Title: U47 schematic, component-by-component
Post by: soapfoot on January 15, 2011, 04:15:58 pm
Here's something I thought might be a cool exercise.  I know there's a lot of knowledge here, and mine is limited, so I hope others can help to fill in the blanks.

I thought it might be educational to go through the U47 schematic component-by-component and explain the purpose of each component one at a time.  The idea would be to learn a little bit more about how tube microphones in general work.

If anyone thinks this is a worthwhile thing, add your insight and I can update this post, hopefully until it's complete.  If any of my initial suppositions are wrong, let me know and I'll correct.

Here's the schematic.

http://img.photobucket.com/albums/v283/jazz347/47-inspired%20mic%20build/u47.gif

Obviously KK47 is the capsule head, and U1 is the BV8 transformer.  The VF14M is obvious as well.  But what are the functions of the other components?

Let's go one at a time.  There are 8 resistors and 3 capacitors-- shouldn't be too overwhelming.  Thanks to Kai, JJ, JohnR, and others for helping fill in the blanks and increase my (our?) understanding of this seemingly simple circuit.  If there are any additional corrections/clarifications, I'll keep updating this post.

R1 - With C1, forms a LPF to remove hum/noise from capsule bias voltage (Kai)

R2 -  negative biasing resistor, works with R3 to determine bias point of the tube. Together with capsule capacitance, forms a high pass filter at about 21 Hz. (Kai)

R3 - allows a positive voltage tapped off the heater supply to develop on the cathode. (Kai called this "positive biasing resistor")

R4 - Dropping resistor to obtain filament voltage from B+ voltage

R5 - 100k plate load resistor for the VF14M, active for AC signal

R6 - With C3, forms low pass filter to filter out noise from plate supply, also combines with R5 to form plate resistance to set the DC working point of the tube's plate. (Kai)

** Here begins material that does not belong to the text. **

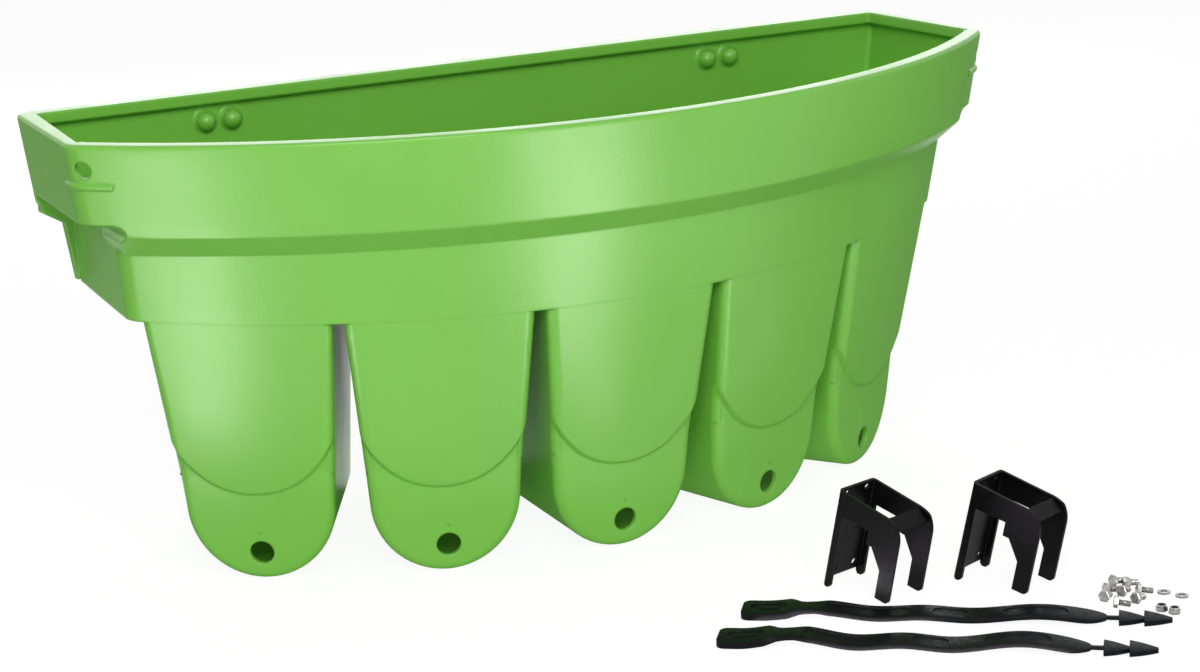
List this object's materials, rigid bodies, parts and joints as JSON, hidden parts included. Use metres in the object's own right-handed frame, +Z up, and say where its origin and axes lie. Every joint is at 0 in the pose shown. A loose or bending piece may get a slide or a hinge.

R7 - part of voltage divider to get capsule polarization (JJ)

R8 - part of voltage divider to get capsule polarization (JJ)


C1 -With R1, forms LPF to remove noise from capsule bias voltage & forms AC ground coupling for capsule backplate. (Kai)

C2 - Blocks DC before U1, shapes timbre (OT coupling cap)

C3 - With R6, forms a low pass filter to filter out noise from plate supply (Kai)

Title: Re: U47 schematic, component-by-component
Post by: J.J. Blair on January 15, 2011, 10:20:15 pm
Since nobody of the experts are chiming in, here's what I'll offer (corrections welcome):

R1 is the capsule bias resistor.

R2 is the control grid resistor.  A very high frequency low-pass filter.  Different values sill determine the top end of the mic, which is why you see many 1GΩ resistors in that position in modern mics.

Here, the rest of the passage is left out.